§ Set problem
Beginning with the first line below, please repeat the material exactly, ending with the line that includes "return PLUG_TOP - globe".

§ Dataset content

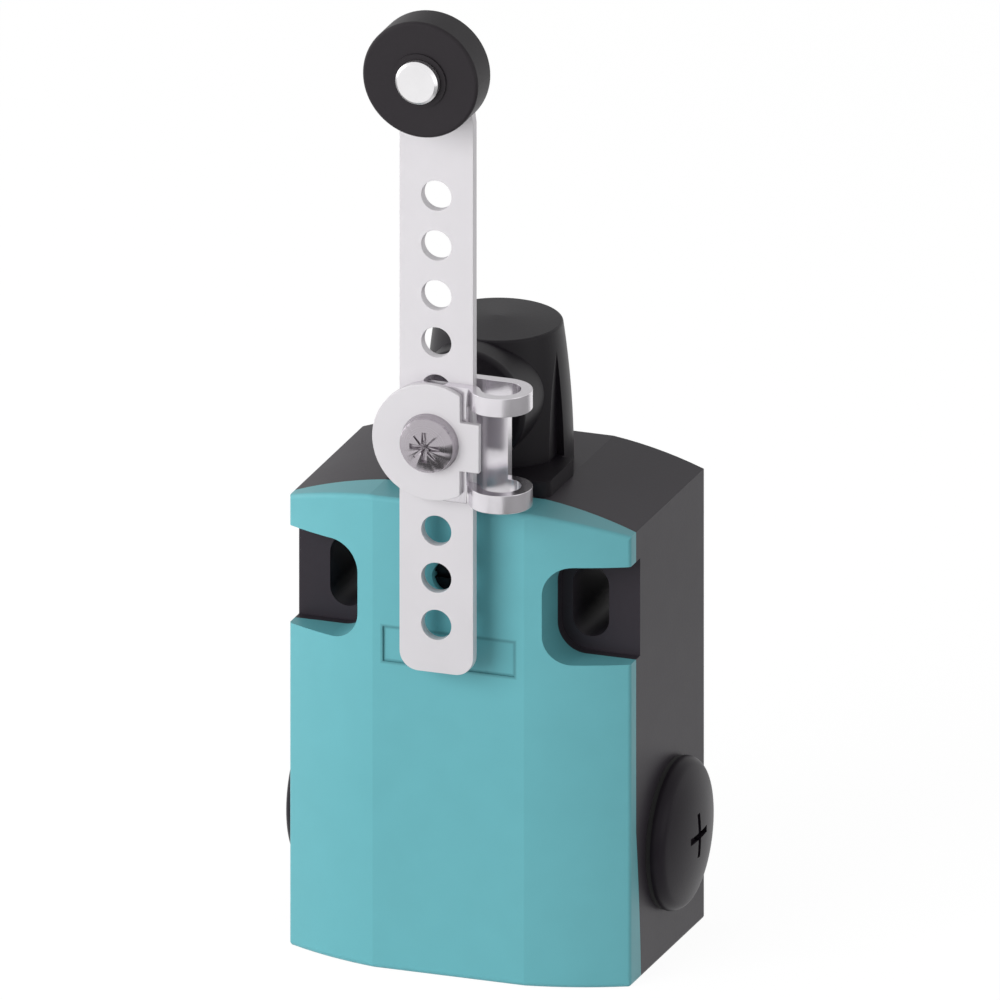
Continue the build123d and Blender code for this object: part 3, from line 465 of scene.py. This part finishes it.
def plug_outline(rim, crown):
    """Half the section of an entry plug, as pairs of place along X and reach from the axis."""
    globe = (PLUG_REACH ** 2 + crown ** 2) / (2 * crown)

    def dome(reach):
        return PLUG_TOP - globe + math.sqrt(globe ** 2 - reach ** 2)

    outline = [(PLUG_SEAT, 0.0), (PLUG_SEAT, PLUG_BORE), (PLUG_FOOT, PLUG_BORE),
               (PLUG_FOOT, PLUG_SHANK), (PLUG_SEAT, PLUG_SHANK), (PLUG_SEAT, PLUG_REACH)]
    for step in range(RIM_STEPS):
        turn = math.radians(90) * step / RIM_STEPS
        reach = PLUG_REACH - rim + rim * math.cos(turn)
        outline.append((dome(reach) - rim + rim * math.sin(turn), reach))
    for step in range(DOME_STEPS):
        reach = (PLUG_REACH - rim) * (1 - step / DOME_STEPS)
        outline.append((dome(reach), reach))
    return outline + [(PLUG_TOP, 0.0)]


def cut_slot(piece, middle, size):
    """Cuts a box out of a piece."""
    bpy.ops.mesh.primitive_cube_add(size=1.0, location=middle, scale=size)
    cutter = bpy.context.active_object
    pick(piece)
    slot = piece.modifiers.new("Slot", "BOOLEAN")
    slot.operation = "DIFFERENCE"
    slot.object = cutter
    bpy.ops.object.modifier_apply(modifier=slot.name)
    bpy.data.objects.remove(cutter)


def domed_plug(name, piece_name, material, side, rim, crown):
    """An entry plug: half its section drawn point by point, spun, then cut with a cross recess."""
    deselect()
    bpy.ops.mesh.primitive_plane_add(size=1 * MM)
    piece = bpy.context.active_object
    piece.name = piece_name
    points = [Vector((side * along, ENTRY_Y, ENTRY_Z + reach))
              for along, reach in plug_outline(rim, crown)]
    bpy.ops.object.mode_set(mode="EDIT")
    bpy.ops.mesh.merge(type="CENTER")
    bpy.ops.transform.translate(value=points[0])
    for last, point in zip(points, points[1:]):
        bpy.ops.mesh.extrude_region_move(TRANSFORM_OT_translate={"value": point - last})
    bpy.ops.mesh.select_all(action="SELECT")
    bpy.ops.mesh.spin(steps=PLUG_STEPS, angle=math.tau, center=(0, ENTRY_Y, ENTRY_Z),
                      axis=(1, 0, 0))
    bpy.ops.mesh.select_all(action="SELECT")
    bpy.ops.mesh.remove_doubles(threshold=MERGE_WITHIN)
    bpy.ops.mesh.normals_make_consistent(inside=False)
    bpy.ops.object.mode_set(mode="OBJECT")
    above = PLUG_TOP + 1 * MM
    middle = (side * (PLUG_SLOT_FLOOR + above) / 2, ENTRY_Y, ENTRY_Z)
    cut_slot(piece, middle, (above - PLUG_SLOT_FLOOR, PLUG_SLOT_WIDTH, PLUG_SLOT_LENGTH))
    cut_slot(piece, middle, (above - PLUG_SLOT_FLOOR, PLUG_SLOT_LENGTH, PLUG_SLOT_WIDTH))
    stand_for(piece, name, material)


def sprung_copy(name, piece_name, material):
    """A copy of a spring with its own mesh, which stands for the spring."""
    piece = merged_copy(name, piece_name)
    stand_for(piece, name, material)
    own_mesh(piece)


class SWITCH_OT_enclosure(bpy.types.Operator):
    """Finish the housing, the cover and what closes them"""
    bl_idname = "switch.enclosure"
    bl_label = "Enclosure"

    def execute(self, context):
        tones = context.scene.switch_finishes
        edges = context.scene.switch_edges
        finish_nodes(moulded("housing_plastic", tones.housing, roughness=0.44, gloss=0.22),
                     "housing")
        # The cover's tone is darkened by painted shade along the edge of its name field
        finish_nodes(moulded("cover_plastic", tones.cover, roughness=0.42, gloss=0.32,
                             painted_shade=painted_field_shade), "front_cover")
        plug = moulded("plug_plastic", tones.plug, roughness=0.40, gloss=0.13)
        domed_plug("right_entry_plug", "right_plug", plug, 1, edges.rim, RIGHT_CROWN)
        domed_plug("left_entry_plug", "left_plug", plug, -1, edges.rim, LEFT_CROWN)
        finish_nodes(rubbery("seal_rubber", tones.rubber),
                     "cover_gasket", "left_plug_seal", "right_plug_seal", "shaft_seal")
        finish_nodes(bright("blackened_steel", tones.blackened, roughness=0.38), "cover_screw")
        return {"FINISHED"}


class SWITCH_OT_contacts(bpy.types.Operator):
    """Finish the contact block and its moving bridge"""
    bl_idname = "switch.contacts"
    bl_label = "Contacts"

    def execute(self, context):
        tones = context.scene.switch_finishes
        finish_nodes(moulded("block_plastic", tones.block, roughness=0.5), "contact_block")
        finish_nodes(moulded("plunger_plastic", tones.plunger, roughness=0.45),
                     "contact_plunger", "head_tappet")
        finish_nodes(bright("contact_brass", tones.brass, roughness=0.28),
                     "upper_left_terminal", "upper_right_terminal", "lower_left_terminal",
                     "lower_right_terminal", "contact_bridge", "shaft_bush")
        finish_nodes(rolled("zinc_steel", shade(tones.sheet, 1.15), roughness=0.34,
                            grain=(1, 1, 1)),
                     "terminal_clamps", "terminal_screws", "spacer_washer", "roller_washer")
        wire = bright("spring_steel", tones.screw, roughness=0.3)
        finish_nodes(wire, "shaft_clip")
        sprung_copy("contact_spring", "contact_coil", wire)
        sprung_copy("tappet_spring", "tappet_coil", wire)
        return {"FINISHED"}


class SWITCH_OT_head(bpy.types.Operator):
    """Finish the rotary head, its shaft and its fork"""
    bl_idname = "switch.head"
    bl_label = "Head"

    def execute(self, context):
        tones = context.scene.switch_finishes
        finish_nodes(moulded("head_plastic", tones.head, roughness=0.42, gloss=0.22),
                     "head_housing")
        finish_nodes(moulded("fork_plastic", tones.fork, roughness=0.45), "head_lock_fork")
        finish_nodes(turned("turned_steel", tones.pin, 0.3, (0, 0, SHAFT_Z), ALONG_Y),
                     "lever_shaft", "shaft_cam")
        return {"FINISHED"}


class SWITCH_OT_lever(bpy.types.Operator):
    """Round the edges of the lever's sheet pieces and finish them"""
    bl_idname = "switch.lever"
    bl_label = "Lever"

    def execute(self, context):
        tones = context.scene.switch_finishes
        edges = context.scene.switch_edges
        sheet = rolled("lever_steel", tones.sheet, roughness=0.50, metal=0.30)
        rounded_copy("lever_bar", "perforated_bar", sheet, edges.sheet)
        rounded_copy("clamp_disc", "tabbed_disc", sheet, edges.sheet)
        polish = bright("bracket_steel", tones.bright, roughness=0.19)
        rounded_copy("clamp_bracket", "bent_bracket", polish, edges.sheet)
        screw = turned("screw_steel", tones.screw, 0.25, (0, 0, SHAFT_Z), ALONG_Y,
                       pitch=0.3 * MM, spokes=0.6 * MM)
        rounded_copy("clamp_screw", "cross_screw", screw, edges.turned)
        return {"FINISHED"}


class SWITCH_OT_roller(bpy.types.Operator):
    """Finish the roller and its pin"""
    bl_idname = "switch.roller"
    bl_label = "Roller"

    def execute(self, context):
        tones = context.scene.switch_finishes
        finish_nodes(moulded("roller_plastic", tones.roller, roughness=0.45, gloss=0.15),
                     "lever_roller")
        finish_nodes(turned("pin_steel", tones.pin, 0.34, (0, 0, ROLLER_Z), ALONG_Y),
                     "roller_pin")
        return {"FINISHED"}


class SWITCH_OT_stage(bpy.types.Operator):
    """Add the floor, the lamps, the white surroundings and the camera"""
    bl_idname = "switch.stage"
    bl_label = "Stage"

    def execute(self, context):
        setup = context.scene.switch_stage
        self.add_floor(setup)
        self.add_lamp("front_lamp", (-0.30, -0.62, 0.22), 0.50, setup.front, mirrored=False)
        self.add_lamp("left_lamp", (-0.62, -0.08, 0.16), 0.40, setup.left)
        self.add_lamp("right_lamp", (0.60, -0.16, 0.10), 0.40, setup.right)
        for name, low, high, level in CARDS:
            self.add_card(name, low, high, level)
        self.light_world(setup.world)
        self.add_camera()
        context.scene.view_settings.view_transform = "Standard"
        return {"FINISHED"}

    def add_floor(self, setup):
        bpy.ops.mesh.primitive_plane_add(size=6.0, location=(0, 0, FOOT_Z))
        floor = bpy.context.active_object
        floor.name = "floor"
        recipe = Recipe("floor_white")
        recipe.surface(Base_Color=tuple(setup.floor), Roughness=0.9, Specular_IOR_Level=0.1)
        glow = recipe.node("ShaderNodeEmission", {}, {"Color": (1, 1, 1), "Strength": FLOOR_GLOW},
                           "Emission")
        white = recipe.node("ShaderNodeMixShader", {}, {
            "Fac": FLOOR_SHARE * recipe.seen(), 1: Field(recipe, recipe.shader.outputs[0]),
            2: glow})
        recipe.fill(recipe.nodes["Material Output"].inputs["Surface"], white)
        floor.data.materials.append(recipe.owner)

    def add_lamp(self, name, place, size, power, mirrored=True):
        """A square lamp that faces the switch, and shows in gloss where it is mirrored."""
        bpy.ops.object.light_add(type="AREA", location=place)
        lamp = bpy.context.active_object
        lamp.name = name
        lamp.data.size = size
        lamp.data.energy = power
        lamp.visible_glossy = mirrored
        aim = LAMP_TARGET - Vector(place)
        lamp.rotation_mode = "QUATERNION"
        lamp.rotation_quaternion = aim.to_track_quat("-Z", "Y")

    def add_card(self, name, low, high, level):
        """A grey card between two corners, which shows only in gloss."""
        middle = [(first + last) / 2 for first, last in zip(low, high)]
        bpy.ops.mesh.primitive_cube_add(size=1.0, location=middle)
        card = bpy.context.active_object
        card.name = name
        card.scale = [last - first for first, last in zip(low, high)]
        bpy.ops.object.transform_apply(location=True, rotation=True, scale=True)
        for ray in ("camera", "diffuse", "transmission", "volume_scatter", "shadow"):
            setattr(card, f"visible_{ray}", False)
        recipe = Recipe(name)
        glow = recipe.node("ShaderNodeEmission", {}, {"Color": (1, 1, 1), "Strength": level},
                           "Emission")
        recipe.fill(recipe.nodes["Material Output"].inputs["Surface"], glow)
        card.data.materials.append(recipe.owner)

    def light_world(self, level):
        recipe = Recipe("white_surroundings", "Background", "worlds")
        recipe.surface(Color=(1, 1, 1), Strength=level)
        white = recipe.node("ShaderNodeBackground", {}, {"Color": (1, 1, 1), "Strength": 1.0},
                            "Background")
        mixed = recipe.node("ShaderNodeMixShader", {}, {
            "Fac": recipe.seen(), 1: Field(recipe, recipe.shader.outputs[0]), 2: white})
        recipe.fill(recipe.nodes["World Output"].inputs["Surface"], mixed)
        bpy.context.scene.world = recipe.owner

    def add_camera(self):
        """Looks along the photograph's line, with the housing's rear foot where it is there."""
        right = Vector((math.cos(VIEW_TURN), math.sin(VIEW_TURN), 0))
        back = Vector((math.sin(VIEW_TURN) * math.cos(VIEW_RISE),
                       -math.cos(VIEW_TURN) * math.cos(VIEW_RISE), math.sin(VIEW_RISE)))
        up = back.cross(right)
        centre = Vector((0, 0, FOOT_Z)) - right * VIEW_SHIFT + up * VIEW_LIFT
        bpy.ops.object.camera_add(location=centre + back * VIEW_DISTANCE)
        camera = bpy.context.active_object
        camera.rotation_mode = "QUATERNION"
        camera.rotation_quaternion = (-back).to_track_quat("-Z", "Y")
        camera.data.type = "ORTHO"
        camera.data.ortho_scale = VIEW_WIDTH
        camera.data.clip_start = 0.01
        camera.data.clip_end = 10.0
        bpy.context.scene.camera = camera


class SWITCH_PT_panel(bpy.types.Panel):
    """Lists the switch's steps in the sidebar"""
    bl_idname = "SWITCH_PT_panel"
    bl_label = "Position switch"
    bl_space_type = "VIEW_3D"
    bl_region_type = "UI"
    bl_category = "Switch"

    def draw(self, context):
        for step in STEPS:
            self.layout.operator(step.bl_idname)


STEPS = (SWITCH_OT_enclosure, SWITCH_OT_contacts, SWITCH_OT_head, SWITCH_OT_lever,
         SWITCH_OT_roller, SWITCH_OT_stage)
GROUPS = {
    "switch_finishes": SwitchFinishSettings,
    "switch_edges": SwitchEdgeSettings,
    "switch_stage": SwitchStageSettings,
}


def register():
    for group in GROUPS.values():
        bpy.utils.register_class(group)
    for name, group in GROUPS.items():
        setattr(bpy.types.Scene, name, bpy.props.PointerProperty(type=group))
    for item in (*STEPS, SWITCH_PT_panel):
        bpy.utils.register_class(item)


def unregister():
    for item in (SWITCH_PT_panel, *reversed(STEPS)):
        bpy.utils.unregister_class(item)
    for name in GROUPS:
        delattr(bpy.types.Scene, name)
    for group in GROUPS.values():
        bpy.utils.unregister_class(group)


def main():
    register()
    bpy.ops.switch.stage()
    bpy.ops.switch.enclosure()
    bpy.ops.switch.contacts()
    bpy.ops.switch.head()
    bpy.ops.switch.lever()
    bpy.ops.switch.roller()


if __name__ == "__main__":
    main()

§ Exercise result
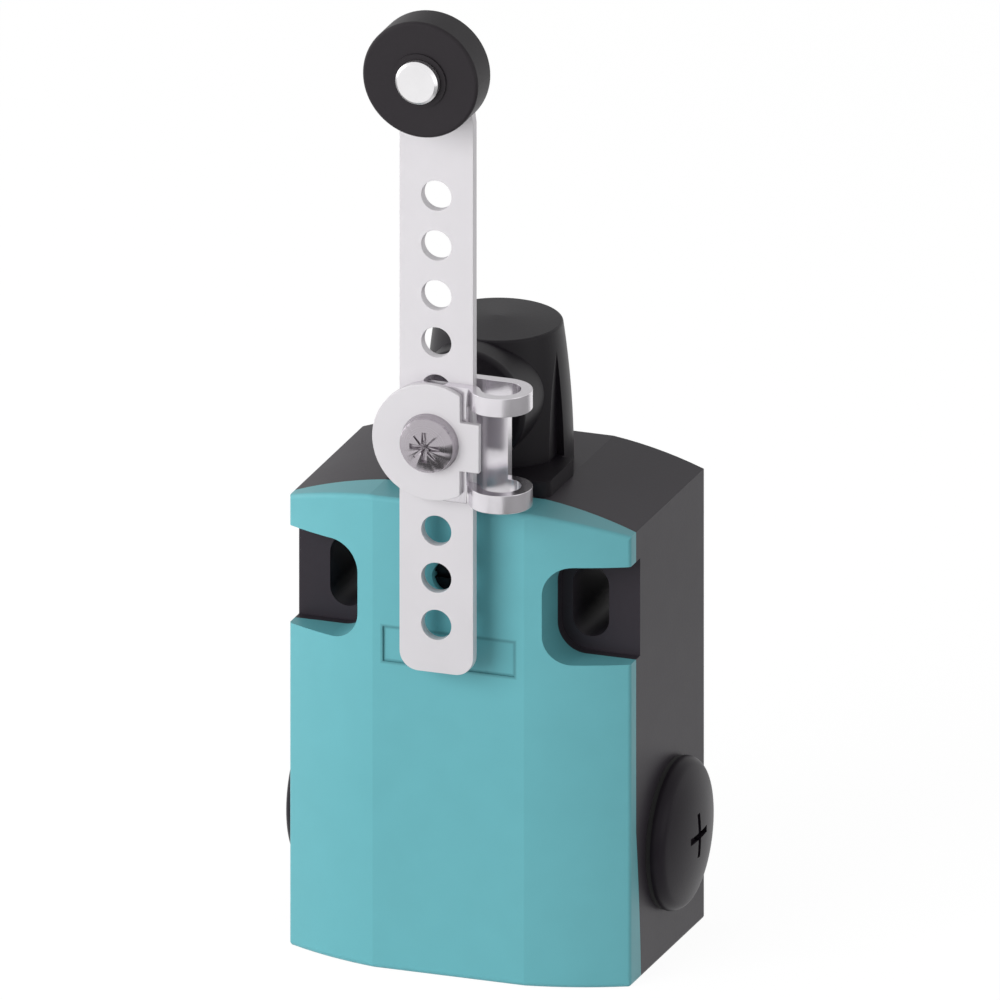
Continue the build123d and Blender code for this object: part 3, from line 465 of scene.py. This part finishes it.
def plug_outline(rim, crown):
    """Half the section of an entry plug, as pairs of place along X and reach from the axis."""
    globe = (PLUG_REACH ** 2 + crown ** 2) / (2 * crown)

    def dome(reach):
        return PLUG_TOP - globe + math.sqrt(globe ** 2 - reach ** 2)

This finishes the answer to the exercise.